• **What is being asked**
From the entries that follow, reproduce exactly and only the lines from the line with "Keep writing the OpenSCAD" to the line with "rear_snap_arm();", endpoints included.

>> begin

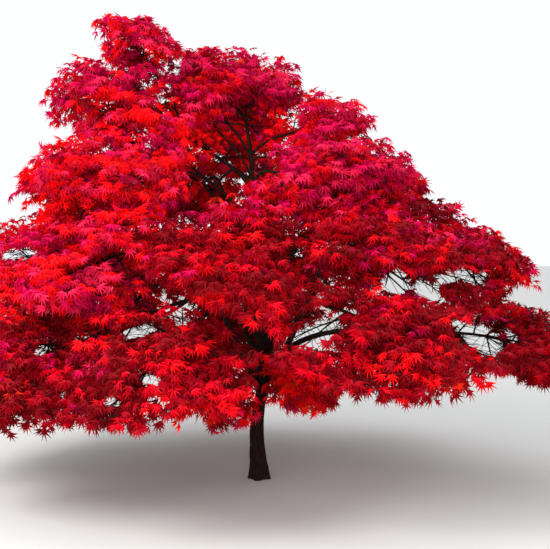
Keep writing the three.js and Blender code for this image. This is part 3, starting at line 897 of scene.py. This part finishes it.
def bark_material(settings):
    """Old maple bark: dull brown-grey, finely furrowed up the stem, with paler lichen-grey flecks."""
    material, tree = new_material("maple bark")
    place = node(tree, "ShaderNodeTexCoord").outputs["Object"]
    # Furrows stand about 9 mm apart, drawn a little coarser than life so that they show, and run up the stem.
    upwards = node(tree, "ShaderNodeMapping", {"Scale": (1, 1, 0.22)}, Vector=place).outputs["Vector"]
    grain = {"Scale": METRE / BARK_GRAIN["furrows"], "Detail": 6.0, "Roughness": 0.62}
    furrows = node(tree, "ShaderNodeTexNoise", grain, Vector=upwards).outputs["Fac"]
    brown = node(tree, "ShaderNodeValToRGB", {}, Fac=furrows)
    set_stops(brown, (0.36, settings.bark_dark[:]), (0.68, settings.bark_light[:]))
    # Flecks of lichen and weathered grey are 30 to 60 mm across.
    grain = {"Scale": METRE / BARK_GRAIN["flecks"], "Detail": 4.0, "Roughness": 0.7}
    flecks = node(tree, "ShaderNodeTexNoise", grain, Vector=place).outputs["Fac"]
    grey = node(tree, "ShaderNodeValToRGB", {}, Fac=flecks)
    set_stops(grey, (0.52, (0, 0, 0, 1)), (0.7, (0.55, 0.55, 0.55, 1)))
    colour = node(tree, "ShaderNodeMix", {"data_type": "RGBA", "B": settings.bark_grey[:]})
    tree.links.new(grey.outputs["Color"], colour.inputs["Factor"])
    tree.links.new(brown.outputs["Color"], colour.inputs["A"])
    # The ridges are worn smoother than the furrows.
    rough = node(tree, "ShaderNodeMapRange", {"To Min": 0.95, "To Max": 0.7}, Value=furrows)
    bump = node(tree, "ShaderNodeBump", {"Strength": 0.7, "Distance": 0.004}, Height=furrows)
    shader = node(
        tree, "ShaderNodeBsdfPrincipled", {"IOR": PLANT_IOR, "Specular IOR Level": 0.12},
        Base_Color=colour.outputs["Result"], Roughness=rough.outputs["Result"], Normal=bump.outputs["Normal"],
    )
    node(tree, "ShaderNodeOutputMaterial", {}, Surface=shader.outputs["BSDF"])
    return material


def plain_material(name, colour, roughness, shine):
    """A finish whose colour is the same all over a leaf or a twig."""
    material, tree = new_material(name)
    values = {"Base Color": colour, "Roughness": roughness, "IOR": PLANT_IOR, "Specular IOR Level": shine}
    shader = node(tree, "ShaderNodeBsdfPrincipled", values)
    node(tree, "ShaderNodeOutputMaterial", {}, Surface=shader.outputs["BSDF"])
    return material


def ridge(along, turn, radius, settings):
    """Height of the bark above its middle surface: long ridges, shorter furrows and slow swellings."""
    round_way = Vector((math.cos(turn), math.sin(turn), 0)) * radius
    ridges = noise.noise((round_way + Vector((0, 0, along * RIDGES["stretch"]))) / settings.ridge_width * MM)
    furrowed = round_way + Vector((0, 0, along * FURROWS["stretch"]))
    furrows = noise.noise(furrowed / settings.ridge_width * MM * FURROWS["finer"])
    swelling = Vector((SWELLINGS["apart"], 0, along / SWELLINGS["along"]))
    swell = noise.noise(round_way / SWELLINGS["round"] + swelling)
    deep = min(settings.ridge_depth / MM, radius * RIDGES["deepest"])
    return deep * (ridges + FURROWS["depth"] * furrows) + radius * SWELLINGS["depth"] * swell


def bent_tube(bm, route, radius_at, sides, steps):
    """A cylinder bent along a route, with its radius from how far along and how far round it is."""
    bmesh.ops.create_cone(bm, cap_ends=True, segments=sides, radius1=1, radius2=1, depth=1)
    upright = [edge for edge in bm.edges if abs(edge.verts[0].co.z - edge.verts[1].co.z) > 0.5]
    bmesh.ops.subdivide_edges(bm, edges=upright, cuts=steps - 1)
    shares = np.linspace(0, 1, steps + 1)
    points, headings = route.point(shares), route.heading(shares)
    side = unit(np.cross(headings[0], ASKEW))
    frames = []
    for heading in headings:
        side = unit(side - heading * (side @ heading))
        frames.append((side, np.cross(heading, side)))
    for corner in bm.verts:
        ring = round((corner.co.z + 0.5) * steps)
        turn = math.atan2(corner.co.y, corner.co.x)
        radius = radius_at(shares[ring], turn)
        side, across = frames[ring]
        corner.co = (points[ring] + (side * math.cos(turn) + across * math.sin(turn)) * radius) * MM


def closed_mesh(name, bm):
    """The finished mesh of a bmesh of closed tubes, smooth and with its faces outwards."""
    bmesh.ops.recalc_face_normals(bm, faces=bm.faces)
    mesh = bpy.data.meshes.new(name)
    bm.to_mesh(mesh)
    bm.free()
    mesh.polygons.foreach_set("use_smooth", np.full(len(mesh.polygons), True))
    return mesh


def shared_material(name, make):
    """The material of that name, made the first time that it is asked for."""
    return bpy.data.materials.get(name) or make()


def colour_setting(name, description, colour):
    """A colour that a user may change, from an sRGB hex colour."""
    return FloatVectorProperty(
        name=name, description=description, size=4, subtype="COLOR", default=linear(colour), min=0.0, max=1.0,
    )


def length_setting(name, description, default, least, most):
    """A length in metres that a user may change."""
    return FloatProperty(
        name=name, description=description, default=default, min=least, max=most, subtype="DISTANCE",
    )


class MapleBarkSettings(bpy.types.PropertyGroup):
    """Sizes and colours of the bark."""

    ridge_depth: length_setting("Ridge depth", "Height of the bark's ridges on the trunk", 0.0035, 0.0, 0.01)
    ridge_width: length_setting("Ridge width", "Distance between the bark's ridges", 0.016, 0.004, 0.08)
    bark_dark: colour_setting("Furrows", "Colour in the furrows", "#0a0504")
    bark_light: colour_setting("Ridges", "Colour on the ridges", "#2b1711")
    bark_grey: colour_setting("Weathered", "Colour of weathered flecks", "#33251f")
    twig_colour: colour_setting("Twigs", "Colour of the older twigs", "#24140f")
    shoot_colour: colour_setting("Shoots", "Colour of the young shoots", "#5c1216")


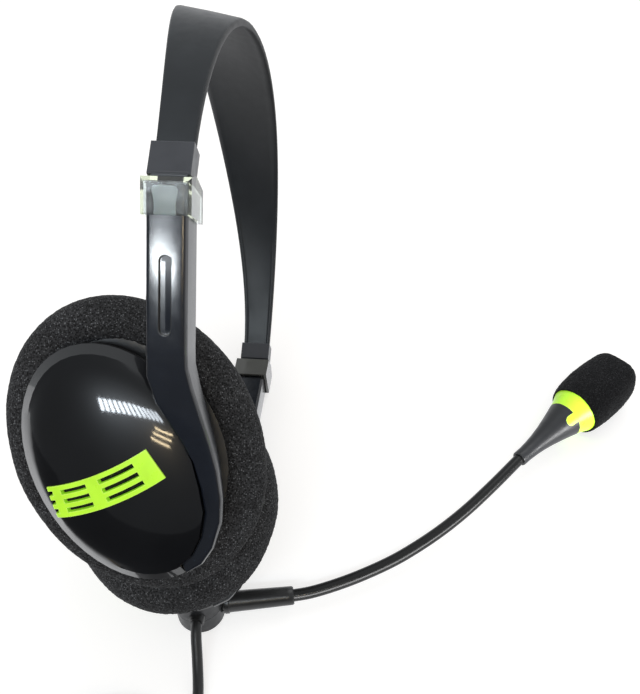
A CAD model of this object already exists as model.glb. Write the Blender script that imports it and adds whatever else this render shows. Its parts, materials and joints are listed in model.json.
"""Looks of the wired headset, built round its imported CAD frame.

Places are in the frame's axes, and lengths in metres. Where a comment says millimetres, they are as in the
part's source, and MM turns them into metres.
"""

import json
import math

import bpy
from mathutils import Matrix, Vector, noise


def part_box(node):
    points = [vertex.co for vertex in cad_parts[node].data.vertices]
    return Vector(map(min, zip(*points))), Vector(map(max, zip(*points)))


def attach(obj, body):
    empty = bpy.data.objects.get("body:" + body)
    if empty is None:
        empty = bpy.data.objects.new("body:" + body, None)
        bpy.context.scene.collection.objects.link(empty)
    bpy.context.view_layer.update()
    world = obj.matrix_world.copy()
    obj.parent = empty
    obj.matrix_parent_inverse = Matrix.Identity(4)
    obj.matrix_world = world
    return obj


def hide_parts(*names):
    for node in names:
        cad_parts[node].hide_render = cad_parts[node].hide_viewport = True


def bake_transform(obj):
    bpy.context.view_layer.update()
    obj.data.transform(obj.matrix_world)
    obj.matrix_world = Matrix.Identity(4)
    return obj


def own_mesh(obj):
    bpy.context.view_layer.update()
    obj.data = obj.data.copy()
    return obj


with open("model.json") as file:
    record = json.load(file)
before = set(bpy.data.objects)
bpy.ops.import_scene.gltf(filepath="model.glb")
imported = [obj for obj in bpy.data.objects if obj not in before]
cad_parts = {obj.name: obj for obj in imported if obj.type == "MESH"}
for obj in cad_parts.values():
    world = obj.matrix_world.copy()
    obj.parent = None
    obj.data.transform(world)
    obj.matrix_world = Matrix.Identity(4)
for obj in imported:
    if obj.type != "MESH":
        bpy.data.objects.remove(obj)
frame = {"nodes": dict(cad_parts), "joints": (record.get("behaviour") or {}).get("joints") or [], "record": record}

MM = 0.001
SIDES = ("right", "left")
nodes = frame["nodes"]
joints = {joint["name"]: joint for joint in frame["joints"]}
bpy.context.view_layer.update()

# Camera, as solved from the photograph's perspective (metres, but lens and sensor in millimetres)
CAMERA_PLACE = (0.0556, -0.1325, 0.2619)
CAMERA_FORWARD = (-0.086, 0.6761, -0.7318)
CAMERA_UP = (-0.0493, 0.7307, 0.6809)
CAMERA_LENS = 49.98
CAMERA_SENSOR = 36.0

# Ear pad: x and y run in its face, and z points out of the ear (millimetres and degrees)
PAD_A, PAD_B, PAD_T = 30.0, 38.4, 12.5          # half axes and thickness
PAD_FACE, PAD_DISH = -6.35, 0.35                # z of the face towards the ear, and how far it is dished
PAD_WALL, PAD_LIP, FOAM_FRONT = 6.0, 4.0, 2.8   # foam beside the capsule, over its back and before its front
PAD_STEP_Z, SOFT_GAP = 3.0, 0.3                 # z of the lip's inner side, and the gap round the capsule
PAD_YAW, OVAL_TURN = 13.2, 29.3                 # fold of the pad about y, and turn of the oval in its face
PIVOT_W = 8.0                                   # from the cup's ball to the pad's middle, along z

# Windscreen, measured along the microphone's axis (millimetres and degrees)
MIC_TURN, CAPSULE_MID = 48.4, 31.0              # the axis's turn about Z, and the capsule's middle on it
SCREEN_START, SCREEN_R, SCREEN_LEN = 29.3, 9.8, 24.4
HOLDER_R, HOLDER_END = 5.6, 36.0                # the hollow round the capsule's holder

# Foam: the size of the pores cut in its surface and of its slow lumps (millimetres)
PORE_CELL, LUMP_CELL = 0.9, 15.0
POLE_R = 0.05                                   # radius of the small ring that closes a lathed form

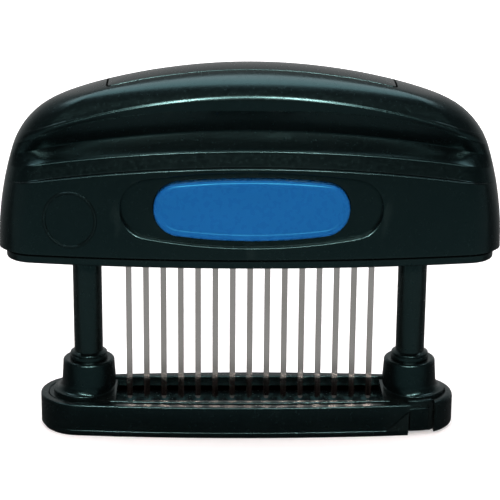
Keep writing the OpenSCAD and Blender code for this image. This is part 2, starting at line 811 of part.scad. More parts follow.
module base_latch() color(plastic) difference() {
    union() {
        difference() {
            rim_band(0, skirt_t, latch_x0, far, latch_z, latch_top);
            for (z = [[0, knuckle_z0], [knuckle_z1, far]])
                translate([0, 0, z[0]]) cube([latch_step_x, far, z[1] - z[0]]);
        }
        intersection() {
            translate([pin_x, pin_y, knuckle_z0]) linear_extrude(knuckle_z1 - knuckle_z0) union() {
                circle(r = knuckle_r);
                translate([0, -0.9]) square([latch_step_x - pin_x, 2]);
            }
            linear_extrude(far) base_plan(-0.6);
        }
    }
    translate([pin_x, pin_y, 0]) cylinder(r = pin_r + slip, h = far);
}

module lower_plate() color(plastic) difference() {
    union() {
        translate([0, 0, plate_t - 1.2]) linear_extrude(1.2) base_plan(0);
        linear_extrude(plate_t - 1.2) base_plan(plate_step);
        intersection() {
            translate([0, 0, plate_t]) linear_extrude(far) difference() {
                base_plan(0);
                base_plan(skirt_t);
            }
            below_joint(0);
        }
    }
    beyond(part_x1);
    knife_places() translate([-slot_w / 2, -slot_d / 2, -1]) cube([slot_w, slot_d, far]);
}

echo(post_spring_gap = coil_gap(coil_points(post_coil_r, post_wire / 2, post_turns,
    post_seat_z, channel_z - guide_head_t)) );
echo(button_spring_gap = coil_gap(coil_points(button_coil_r, button_wire / 2, button_turns,
    0, flange_back - rib_y1)));

guide_deck();
base_skirt();
skirt_screws();
left_post();
right_post();
left_collar();
right_collar();
post_screws();
post_clips();
left_post_spring();
right_post_spring();
latch_pin();
lower_plate();
base_latch();
handle_shell();
handle_floor();
floor_screws();
left_bush();
right_bush();
stop_washers();
spring_guides();
front_button();
rear_button();
front_button_springs();
rear_button_springs();
cartridge_cap();
front_carrier();
rear_carrier();
carrier_screws();
cap_screws();
knives();
front_snap_arm();
rear_snap_arm();
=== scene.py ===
"""Looks of a blade meat tenderizer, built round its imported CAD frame. Shapes are in millimetres."""
import json
from math import atan2, cos, degrees, hypot, pi, radians, sin, sqrt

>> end

• **Problem solution**
Keep writing the OpenSCAD and Blender code for this image. This is part 2, starting at line 811 of part.scad. More parts follow.
module base_latch() color(plastic) difference() {
    union() {
        difference() {
            rim_band(0, skirt_t, latch_x0, far, latch_z, latch_top);
            for (z = [[0, knuckle_z0], [knuckle_z1, far]])
                translate([0, 0, z[0]]) cube([latch_step_x, far, z[1] - z[0]]);
        }
        intersection() {
            translate([pin_x, pin_y, knuckle_z0]) linear_extrude(knuckle_z1 - knuckle_z0) union() {
                circle(r = knuckle_r);
                translate([0, -0.9]) square([latch_step_x - pin_x, 2]);
            }
            linear_extrude(far) base_plan(-0.6);
        }
    }
    translate([pin_x, pin_y, 0]) cylinder(r = pin_r + slip, h = far);
}

module lower_plate() color(plastic) difference() {
    union() {
        translate([0, 0, plate_t - 1.2]) linear_extrude(1.2) base_plan(0);
        linear_extrude(plate_t - 1.2) base_plan(plate_step);
        intersection() {
            translate([0, 0, plate_t]) linear_extrude(far) difference() {
                base_plan(0);
                base_plan(skirt_t);
            }
            below_joint(0);
        }
    }
    beyond(part_x1);
    knife_places() translate([-slot_w / 2, -slot_d / 2, -1]) cube([slot_w, slot_d, far]);
}

echo(post_spring_gap = coil_gap(coil_points(post_coil_r, post_wire / 2, post_turns,
    post_seat_z, channel_z - guide_head_t)) );
echo(button_spring_gap = coil_gap(coil_points(button_coil_r, button_wire / 2, button_turns,
    0, flange_back - rib_y1)));

guide_deck();
base_skirt();
skirt_screws();
left_post();
right_post();
left_collar();
right_collar();
post_screws();
post_clips();
left_post_spring();
right_post_spring();
latch_pin();
lower_plate();
base_latch();
handle_shell();
handle_floor();
floor_screws();
left_bush();
right_bush();
stop_washers();
spring_guides();
front_button();
rear_button();
front_button_springs();
rear_button_springs();
cartridge_cap();
front_carrier();
rear_carrier();
carrier_screws();
cap_screws();
knives();
front_snap_arm();
rear_snap_arm();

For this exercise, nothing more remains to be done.